3) Insurance - The Friends shall have the power to purchase and maintain insurance on

behalf of any person who is or was an officer, employee or other agent, or member of the Board, against any liability incurred by him or her in any such capacity, or rising out of his or her status as such, whether or not the Friends would have the power to indemnify him or her against such liability.

4) No amendment or repeal of the provisions of this Article which adversely affects the

right of an indemnified person under this Article shall apply to such person with respect to his or her acts or omissions, which occurred at any time prior to such amendment or repeal without his or her consent.

5) Articles XIII and XIV are added to provide the greatest amount of immunity from

individual liability for those who act on behalf of the Friends with regard to third persons. The Friends currently has third party liability insurance covering its “members”, as defined in its insurance policy, with regard to physical injury.

Article XVIII - Amendments to these By-laws

1) Amendments to the by-laws may be proposed by the Friends Board or by petition of 15 or more members in good standing of the Friends.

2) Amendments may be adopted by mail ballot or at the Annual Meeting or Special Meeting held in lieu thereof. Copies of the proposed amendments must be mailed or otherwise distributed to all voting members at least four weeks before the closing date for the ballots, the Annual Meeting or Special Meeting in lieu thereof, depending on which method is used.

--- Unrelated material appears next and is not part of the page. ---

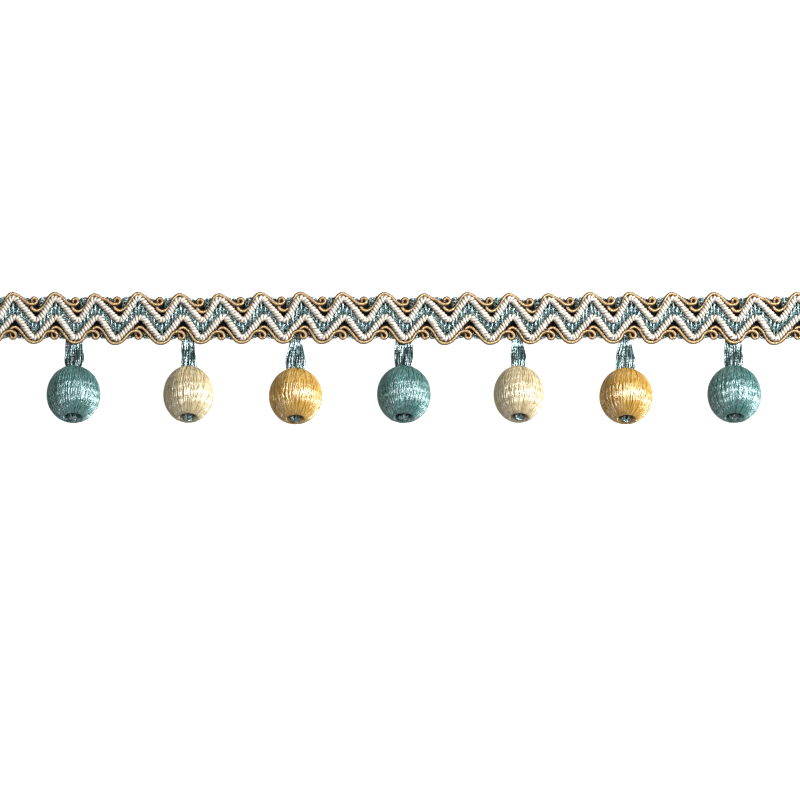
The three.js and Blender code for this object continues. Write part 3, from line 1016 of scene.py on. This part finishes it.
def make_ball(number, ball, along, tree, material):
    mouth_edge = 0.45
    first_seed = 40
    seeds_apart = 7
    name = f"wound_floss_{number}"
    values = {
        **BALL_FLOSS, "Girth": ball.girth * MM, "Mouth": (ball.mouth - mouth_edge) * MM,
        "Lift": ball.lift * MM, "Seed": first_seed + seeds_apart * number, "Material": material,
    }
    piece = make_piece(name, ball_start_mesh(ball, name), tree, values, ball_seat(ball, along))
    settle(piece.data)
    return piece


def strand_line(ball, hanger, strand, along):
    """One hanging yarn's course: out from under the tape's edge, up to the ball and into its bore."""
    root = hanger.root_shift + hanger.root * strand.root
    middle = hanger.middle * strand.middle
    points = []
    for way in STRAND_WAY:
        across = root + (middle - root) * way.spread
        points.append(Vector((across, way.out, way.level + strand.rise * way.rise)))
    for entry in STRAND_ENTERS:
        across = entry.spread * getattr(hanger, entry.width) * strand.mouth
        points.append(in_ball(ball, entry.inside - mouth_place(ball), across, strand.rise))
    return [point + Vector((along, 0, 0)) for point in points]


def knot_lines(ball, along, seed):
    """The knot in the lower mouth: a few short turns of yarn over each other."""
    turns = 6
    turn_slack = 0.2
    half_width = 1.7
    width_slack = 0.1
    most_aside = 0.5
    stations = (-1.0, -0.6, 0.0, 0.6, 1.0)
    sunk = 1.5
    crown = 1.2
    turn_rise = 0.12
    below_axis = 0.6
    draw = random.Random(seed)
    mouth = mouth_place(ball)
    lines = []
    for i in range(turns):
        turn = math.pi * i / turns + stray(draw, turn_slack)
        radius = half_width + stray(draw, width_slack)
        side = stray(draw, most_aside)
        line = []
        for share in stations:
            reach = radius * share
            across = reach * math.cos(turn) - side * math.sin(turn)
            above = reach * math.sin(turn) + side * math.cos(turn) - below_axis
            axial = mouth - sunk + crown * math.sqrt(1 - share * share) + turn_rise * i
            line.append(in_ball(ball, axial, across, above) + Vector((along, 0, 0)))
        lines.append(line)
    return lines


def make_hanger(number, ball, along, tree, material):
    lines = [strand_line(ball, HANGERS[ball.kind], strand, along) for strand in STRANDS]
    lines += knot_lines(ball, along, number)
    return lay_yarn(f"hanging_yarns_{number}", lines, tree, {**HANGING_YARN, "Seed": number}, material)


# Studio: the floor and the lamps are in metres
def add_floor():
    """A pale floor that reads white to the camera, as in the photo, and lights the trim as grey."""
    reach = 6.0
    corners = [(-reach, -reach, 0), (reach, -reach, 0), (reach, reach, 0), (-reach, reach, 0)]
    floor = new_object("floor", new_mesh("floor", corners, [], [(0, 1, 2, 3)]))

    material, bench, paint = new_material("pale floor")
    paint.inputs["Base Color"].default_value = (0.5, 0.5, 0.5, 1)
    paint.inputs["Roughness"].default_value = 0.9
    glow = bench.first("ShaderNodeEmission", {"Color": (1, 1, 1, 1), "Strength": 0.95})
    seen = bench.first("ShaderNodeAddShader", {0: glow, 1: paint.outputs[0]})
    to_camera = bench.node("ShaderNodeLightPath").outputs["Is Camera Ray"]
    chosen = bench.first("ShaderNodeMixShader", {0: to_camera, 1: paint.outputs[0], 2: seen})
    bench.feed(material.node_tree.nodes["Material Output"].inputs["Surface"], chosen)
    floor.data.materials.append(material)


def softbox(name, place, size, power):
    """A rectangular lamp that faces the trim's middle."""
    aim = Vector((0.0, -0.02, 0.01))
    data = bpy.data.lights.new(name, "AREA")
    data.shape = "RECTANGLE"
    data.size, data.size_y = size
    data.energy = power
    lamp = new_object(name, data)
    lamp.location = place
    lamp.rotation_euler = (aim - Vector(place)).to_track_quat("-Z", "Y").to_euler()


def add_light():
    """A strong soft light from the right, a weak one from above and a weak fill from the lower left."""
    world = bpy.data.worlds.new("studio")
    world.use_nodes = True
    background = world.node_tree.nodes["Background"]
    background.inputs["Color"].default_value = (0.93, 0.96, 1.0, 1)
    background.inputs["Strength"].default_value = 0.06
    bpy.context.scene.world = world
    softbox("key", place=(1.15, 0.42, 0.82), size=(0.6, 0.9), power=54.0)
    softbox("overhead", place=(0.0, 0.3, 1.25), size=(0.4, 0.4), power=5.0)
    softbox("fill", place=(-0.45, -0.85, 0.9), size=(1.0, 1.0), power=4.5)
    bpy.context.scene.view_settings.view_transform = "Standard"


def add_camera():
    """A long lens straight above, framed as the photograph."""
    lens = 400.0
    sensor = 36.0
    data = bpy.data.cameras.new("overhead")
    data.lens = lens
    data.sensor_width = sensor
    data.clip_end = 50.0
    camera = new_object("overhead", data)
    distance = PHOTO_WIDTH * lens / sensor
    camera.location = Vector((*PHOTO_CENTRE, VIEW_LEVEL + distance)) * MM
    bpy.context.scene.camera = camera


# Trim
def place_piece(piece, slot, *nodes):
    """Gives a finished piece its body and hides the solids that it stands for. Its slot is not used."""
    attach(piece, "root")
    if nodes:
        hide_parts(*nodes)


def build_tape(materials, plied):
    """The ground and the yarns that are worked into it."""
    tape = new_object("woven_tape", tape_mesh("woven_tape"))
    tape.data.materials.append(materials["tape_ground"])
    place_piece(tape, "tape_yarn", "ground_tape")
    upper, lower = [cream_corners(edge) for edge in EDGES.values()]
    worked_in = [
        ("band_yarns", band_lines(upper, lower), STRAIGHT_YARN),
        ("notch_yarns", notch_lines(upper, lower), STRAIGHT_YARN),
    ]
    worked_in += [(f"edge_loops_{name}", edge_lines(edge), FINE_YARN) for name, edge in EDGES.items()]
    for name, lines, recipe in worked_in:
        piece = lay_yarn(name, lines, plied, recipe, materials["tape_yarn"])
        place_piece(piece, "tape_yarn")


def build_cords(materials, plied):
    for name, edge in EDGES.items():
        cords = [
            (f"cream_zigzag_{name}", cream_course(edge), CREAM_WRAP, "cream_cord"),
            (f"gold_scroll_{name}", gold_course(edge), GOLD_WRAP, "gold_cord"),
        ]
        for piece_name, course, recipe, slot in cords:
            piece = lay_yarn(piece_name, [course], plied, recipe, materials[slot])
            place_piece(piece, slot, f"{slot}_{name}")


def build_balls(materials, plied, wound):
    """The seven balls, teal, cream and gold in turn, each with its hanging yarns."""
    for i in range(BALL_COUNT):
        number = i + 1
        ball = BALLS[i % len(BALLS)]
        along = REPEAT_START + i // len(BALLS) * REPEAT_LENGTH + ball.along
        slot = f"{ball.kind}_floss"
        piece = make_ball(number, ball, along, wound, materials[slot])
        place_piece(piece, slot, f"wound_ball_{number}")
        piece = make_hanger(number, ball, along, plied, materials["hanger_yarn"])
        place_piece(piece, "hanger_yarn", f"hanger_{number}")


def build_trim():
    materials = make_materials()
    plied = plied_yarn_tree()
    build_tape(materials, plied)
    build_cords(materials, plied)
    build_balls(materials, plied, wound_floss_tree())


add_camera()
add_floor()
add_light()
build_trim()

3) The mailing of proposed amendments to Friends members shall include any explanation by the sponsor of the amendments, the recommendations of the Board, and the written opinions, if any, of any Board member.

4) The amendment shall be adopted if approved by a majority of Friends members voting, either in person or by mail, as the case may be.

Article XIX - Effective Date

The effective date of these By-laws is April 11th., 2015.